## SET TASK
Quote only the lines from the line containing "lower left end" to the line containing "obj.parent = None", with both of those lines included, please, exactly as written.

## PROVIDED MATERIAL
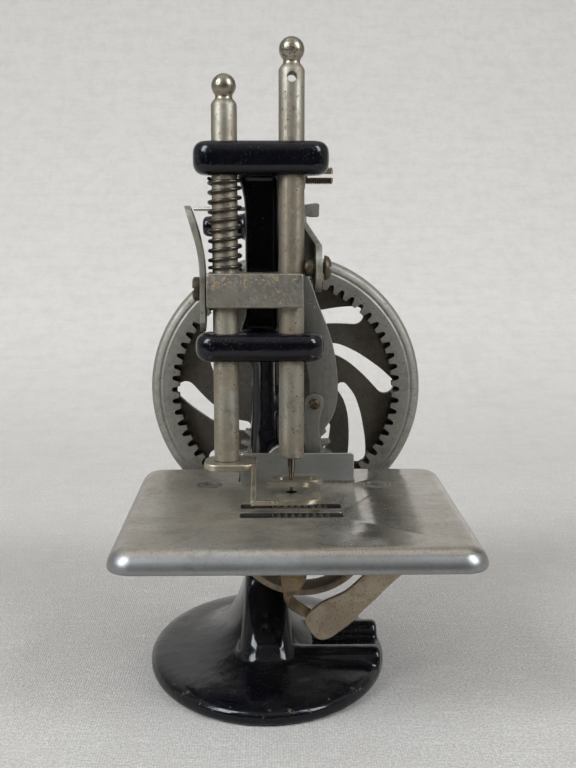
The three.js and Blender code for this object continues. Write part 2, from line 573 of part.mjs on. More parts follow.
// ---------------------------------------------------------------- presser lifter and spring
// cam end below its pivot, finger strip above
function lifterLever() {
  const cam = [];
  for (let angle = -95; angle <= -5; angle += 10) {
    cam.push(polar(LIFTER, 11.4 - 2.0 * Math.max((angle + 90) / 90, 0), angle));
  }
  // outline in y, z
  const side = plate('yz', [
    ...cam, [5.6, 104.6], [4.8, 108.5], [4.2, 112], [3.6, 115], [4.0, 119], [3.9, 122.4],
    [3.0, 124.9], [0, 126.0], [-3.0, 124.9], [-3.9, 122.4], [-4.0, 119], [-3.4, 115],
    [-3.6, 112], [-4.2, 106], [-4.0, 100], [-3.4, 95.4],
  ], [-24, -10]);
  // outline in x, z, leaning out to -X at the top
  const face = plate('xz', [
    [-18.0, 90], [-16.6, 90], [-16.6, 109], [-17.1, 114], [-18.2, 119], [-19.4, 123],
    [-20.8, 127], [-22.4, 127], [-21.2, 123], [-19.8, 118.6], [-18.6, 114], [-18.0, 109],
  ], [-16, 16]);
  return cut(side.intersect(face), cylinder('x', LIFTER, 1.65, [-26, -10], 16));
}
add('lifter_lever', FINISH.nickel, lifterLever());
add('lifter_screw', FINISH.brownScrew, cut(
  turn('x', LIFTER, [
    [0, -20.0], [2.7, -20.0], [3.2, -19.6], [3.2, -18.3], [1.5, -18.3], [1.5, -16.25],
    [1.25, -16.25], [1.25, -14.95], [0, -14.95],
  ], 16),
  box([-22, -19.5], [-5, 5], [LIFTER[1] - 0.4, LIFTER[1] + 0.4])));

const SPRING = {
  bottom: 109.15, radius: 4.1, wireRadius: 0.48, turns: 10.5,
  endPart: 0.09, endRise: 1.0,  // each closed end: share of the wire, and rise
  openRise: 21.9,
};

class SpringPath extends THREE.Curve {
  getPoint(t, target = new THREE.Vector3()) {
    const { bottom, radius, turns, endPart, endRise, openRise } = SPRING;
    const angle = t * turns * 2 * Math.PI;
    const lower = Math.min(1, t / endPart);
    const open = THREE.MathUtils.clamp((t - endPart) / (1 - 2 * endPart), 0, 1);
    const upper = Math.max(0, (t - (1 - endPart)) / endPart);
    const z = bottom + endRise * lower + openRise * open + endRise * upper;
    return target.set(PRESSER_X + radius * Math.cos(angle), radius * Math.sin(angle), z);
  }
}

function presserSpring() {
  const wire = new THREE.Shape(toVectors(arc([0, 0], SPRING.wireRadius, 5)));
  return fromGeometry(new THREE.ExtrudeGeometry(wire, {
    steps: 105, bevelEnabled: false, extrudePath: new SpringPath(),
  }));
}
add('presser_spring', FINISH.nickelWire, presserSpring());

// ---------------------------------------------------------------- thread tension and guide
const TENSION_BORE_R = 2.55;

add('tension_stud', FINISH.roughSteel, cut(
  turn('x', TENSION, [
    [0, -2.2], [1.95, -2.2], [1.95, 3.3], [2.4, 3.3], [2.4, 17.6], [2.1, 18.0], [0, 18.0],
  ], 16),
  box([11, 20], [5, 20], [TENSION[1] - 0.55, TENSION[1] + 0.55])));

// ring on the tension stud; the profile starts and ends on its bore
function tensionRing(startX, profile, endX) {
  const start = [TENSION_BORE_R, startX];
  return turn('x', TENSION, [start, ...profile, [TENSION_BORE_R, endX], start], 20);
}
add('tension_disc_inner', FINISH.brightNickel, tensionRing(3.4,
  [[4.0, 3.4], [6.0, 3.9], [6.3, 4.4], [5.9, 4.5], [4.0, 4.0]], 4.0));
add('tension_disc_outer', FINISH.brightNickel, tensionRing(4.9,
  [[4.0, 4.9], [5.9, 4.6], [6.3, 4.7], [6.0, 5.2], [4.0, 5.5]], 5.5));
add('tension_spring', FINISH.smoothNickel, tensionRing(5.6, [[4.0, 5.6], [3.1, 7.4]], 7.4));

function tensionNut() {
  const body = tensionRing(7.6, [[3.6, 7.6], [3.9, 7.9], [3.9, 10.0], [3.5, 10.4]], 10.4);
  const flutes = arc(TENSION, 4.1, 12).map(centre => cylinder('x', centre, 0.4, [7, 11], 6));
  return cut(body, ...flutes);
}
add('tension_nut', FINISH.steel, tensionNut());

// guide strip on the back of the arm
add('thread_guide', FINISH.dullSteel, cut(
  plate('xz', roundedRect([-3.4, 15.2], [122.9, 126.8], 0.9, 3), [29.5, 30.5], 0.15),
  cylinder('y', GUIDE_SCREW, 1.15, [28, 32], 14)));
add('guide_screw', FINISH.screw, cut(
  turn('y', GUIDE_SCREW, [
    [0, 25.4], [1.0, 25.4], [1.0, 30.6], [2.1, 30.6], [2.1, 31.2], [1.5, 31.6], [0, 31.7],
  ], 14),
  box([-4, 2], [31.2, 33], [124.6, 125.2])));
// wire standing out from the left of the arm
add('thread_wire', FINISH.nickelWire, turn('x', THREAD_WIRE, [
  [0, -20.4], [0.45, -20.4], [0.58, -20.1], [0.58, -3.4], [0, -3.4],
], 12));

// ---------------------------------------------------------------- feed
const FEED_SCREWS = [[-6.6, -18.7], [25.2, -18.7]];  // x, y
const feedScrewHoles = spanZ => FEED_SCREWS.map(centre => cylinder('z', centre, 1.1, spanZ, 12));

// row of nine saw teeth along X
function feedTeeth(spanY) {
  const outline = [[0.5, 43.6], [15.6, 43.6]];
  for (let i = 8; i >= 0; i--) {
    const x = 0.9 + i * 1.8;
    outline.push([x + 0.15, 48.15]);
    if (i > 0) outline.push([x - 1.0, 47.1]);
  }
  return plate('xz', outline, spanY);
}

add('feed_dog', FINISH.steel, cut(
  join(
    feedTeeth([-16.2, -13.1]), feedTeeth([-24.8, -21.7]),
    box([0.5, 15.6], [-24.8, -13.1], [42.3, 44.6]),
    box([-8.5, 27.0], [-20.6, -16.8], [42.3, 44.3])),
  ...feedScrewHoles([41, 46])));

// half-round sheet carrier slung under the dog
function feedCarrier() {
  const centre = [9.2, 42.2];
  const [x, z] = centre;
  const band = [
    ...arc(centre, 19.6, 28, 180, 360), ...arc(centre, 17.8, 28, 180, 360).reverse(),
  ];
  const tab = spanX => box(spanX, [-21.5, -4.6], [41.0, z]);
  return cut(
    join(plate('xz', band, [-12.6, -4.6]), tab([x - 19.5, x - 13.4]), tab([x + 13.4, x + 19.5])),
    ...feedScrewHoles([40, 46]));
}
add('feed_carrier', FINISH.brown, feedCarrier());

FEED_SCREWS.forEach((centre, i) => {
  add(i ? 'feed_screw_right' : 'feed_screw_left', FINISH.roughScrew, turn('z', centre, [
    [0, 39.6], [1.7, 39.7], [2.0, 40.1], [2.0, 40.9], [1.02, 40.9], [1.02, 44.2], [0, 44.2],
  ], 12));
});

// ---------------------------------------------------------------- looper and rocker under the bed
const BRACKET_TOP = BED_UNDER - 0.02;

// bearing cheek: half round below the shaft, straight up to the bracket
function cheek([x, z], top, spanY) {
  const outline = [...arc([x, z], 3.6, 12, 180, 360), [x + 3.6, top], [x - 3.6, top]];
  return plate('xz', outline, spanY);
}

function shaft(centre, frontY, backY) {
  return turn('y', centre, [
    [0, frontY], [1.3, frontY], [SHAFT_R, frontY + 0.4], [SHAFT_R, backY - 0.3],
    [1.3, backY], [0, backY],
  ], 24);
}
const hubBore = (centre, spanY) => cylinder('y', centre, HUB_BORE_R, spanY, 24);

add('looper_bracket', FINISH.brown, cut(
  join(cheek(LOOPER, 45.8, [-11.4, -6.4]), box([-3.5, 16], [-12, -5.6], [45.2, BRACKET_TOP])),
  cylinder('y', LOOPER, BEARING_R, [-13, -4], 24)));
add('looper_shaft', FINISH.screw, shaft(LOOPER, -23.2, -1.2));
add('looper', FINISH.brightNickel, cut(
  plate('xz', [
    ...arc(LOOPER, 3.2, 12, 150, 410),
    [8.3, 38.0], [7.2, 39.6], [4.6, 41.4], [4.9, 42.5], [2.4, 43.1], [0.2, 42.0],
    [-0.5, 40.0], [0.4, 37.8], [2.2, 36.6],
  ], [-3.5, -1.7], 0.2),
  hubBore(LOOPER, [-5, 0])));
add('looper_arm', FINISH.brown, cut(
  plate('xz', [
    ...arc(LOOPER, 3.4, 12, 10, 200),
    [3.4, 31.6], [4.0, 29.6], [4.1, 26.0], [5.1, 24.2], [9.8, 19.4], [11.6, 19.3],
    [12.1, 20.9], [11.2, 22.4], [6.8, 26.4], [8.4, 29.0], [9.9, 32.4],
  ], [-22.6, -21.2], 0.15),
  hubBore(LOOPER, [-24, -19])));

add('rocker_bracket', FINISH.brown, cut(
  join(
    box([32.5, 41.5], [-21.2, 3.2], [45.4, BRACKET_TOP]),
    cheek(ROCKER, 46, [-21.2, -19.6]), cheek(ROCKER, 46, [1.6, 3.2])),
  cylinder('y', ROCKER, BEARING_R, [-24, 6], 24)));
add('rocker_shaft', FINISH.screw, shaft(ROCKER, -26.4, 15.5));
// rear arm, reaching to the drive rod's lower end
add('rocker_arm', FINISH.brown, cut(
  plate('xz', link(ROCKER, 3.4, ROD_END, 2.6, 8), [13.9, 15.1], 0.15),
  hubBore(ROCKER, [12, 17])));

// broad plate lever in front, with a pin at its lower left end
add('looper_drive_lever', FINISH.brown, cut(
  join(
    plate('xz', [
      [39.6, 36.2], [40.6, 39.6], [39.0, 42.2], [36.2, 42.8], [33.4, 41.4], [31.0, 39.2],
      [27.8, 35.8], [24.1, 32.4], [19.9, 28.6], [16.8, 27.0], [13.5, 25.4], [10.1, 22.2],
      [9.4, 20.3], [10.4, 18.2], [12.2, 16.0], [13.8, 15.4], [15.8, 15.9], [18.4, 17.7],
      [21.5, 20.2], [24.3, 23.2], [27.6, 26.4], [31.7, 30.6], [36.0, 34.2],
    ], [-25.8, -24.4], 0.3),
    cylinder('y', [11.9, 20.9], 1.0, [-24.6, -23.0], 12)),
  hubBore(ROCKER, [-28, -22])));

export default group;
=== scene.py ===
"""A small hand-cranked sewing machine on a linen sheet.

It stands on z = 0 and faces -Y. The needle bar and presser bar are upright at y = 0, the
needle to the right (+X). The hand wheel turns behind the frame, on an axis along Y.
Pieces are modelled in millimetres in the CAD's frame and scaled to metres at the end.
"""
import bpy
import bmesh
import json
import math
import numpy as np
from mathutils import Matrix, Vector

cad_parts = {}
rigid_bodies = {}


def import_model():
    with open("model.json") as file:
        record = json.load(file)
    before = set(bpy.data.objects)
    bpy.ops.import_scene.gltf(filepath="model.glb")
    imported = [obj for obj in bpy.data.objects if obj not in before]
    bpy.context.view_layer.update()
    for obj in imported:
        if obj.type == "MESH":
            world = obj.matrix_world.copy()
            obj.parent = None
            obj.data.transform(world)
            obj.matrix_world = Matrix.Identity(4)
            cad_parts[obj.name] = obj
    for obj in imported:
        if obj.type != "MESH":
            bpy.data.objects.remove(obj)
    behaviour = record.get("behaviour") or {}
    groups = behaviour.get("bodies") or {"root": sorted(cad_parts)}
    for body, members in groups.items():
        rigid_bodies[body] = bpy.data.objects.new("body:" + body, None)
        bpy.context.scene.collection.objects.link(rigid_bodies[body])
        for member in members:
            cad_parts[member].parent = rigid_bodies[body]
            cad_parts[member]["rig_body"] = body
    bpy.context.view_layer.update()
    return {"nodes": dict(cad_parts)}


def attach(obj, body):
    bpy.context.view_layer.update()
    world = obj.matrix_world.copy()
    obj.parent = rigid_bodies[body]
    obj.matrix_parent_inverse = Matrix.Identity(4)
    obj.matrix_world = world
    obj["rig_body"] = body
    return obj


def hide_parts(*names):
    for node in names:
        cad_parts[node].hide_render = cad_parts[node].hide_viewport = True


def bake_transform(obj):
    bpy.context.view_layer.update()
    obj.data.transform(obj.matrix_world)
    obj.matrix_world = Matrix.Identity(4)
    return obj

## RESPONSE
// broad plate lever in front, with a pin at its lower left end
add('looper_drive_lever', FINISH.brown, cut(
  join(
    plate('xz', [
      [39.6, 36.2], [40.6, 39.6], [39.0, 42.2], [36.2, 42.8], [33.4, 41.4], [31.0, 39.2],
      [27.8, 35.8], [24.1, 32.4], [19.9, 28.6], [16.8, 27.0], [13.5, 25.4], [10.1, 22.2],
      [9.4, 20.3], [10.4, 18.2], [12.2, 16.0], [13.8, 15.4], [15.8, 15.9], [18.4, 17.7],
      [21.5, 20.2], [24.3, 23.2], [27.6, 26.4], [31.7, 30.6], [36.0, 34.2],
    ], [-25.8, -24.4], 0.3),
    cylinder('y', [11.9, 20.9], 1.0, [-24.6, -23.0], 12)),
  hubBore(ROCKER, [-28, -22])));

export default group;
=== scene.py ===
"""A small hand-cranked sewing machine on a linen sheet.

It stands on z = 0 and faces -Y. The needle bar and presser bar are upright at y = 0, the
needle to the right (+X). The hand wheel turns behind the frame, on an axis along Y.
Pieces are modelled in millimetres in the CAD's frame and scaled to metres at the end.
"""
import bpy
import bmesh
import json
import math
import numpy as np
from mathutils import Matrix, Vector

cad_parts = {}
rigid_bodies = {}


def import_model():
    with open("model.json") as file:
        record = json.load(file)
    before = set(bpy.data.objects)
    bpy.ops.import_scene.gltf(filepath="model.glb")
    imported = [obj for obj in bpy.data.objects if obj not in before]
    bpy.context.view_layer.update()
    for obj in imported:
        if obj.type == "MESH":
            world = obj.matrix_world.copy()
            obj.parent = None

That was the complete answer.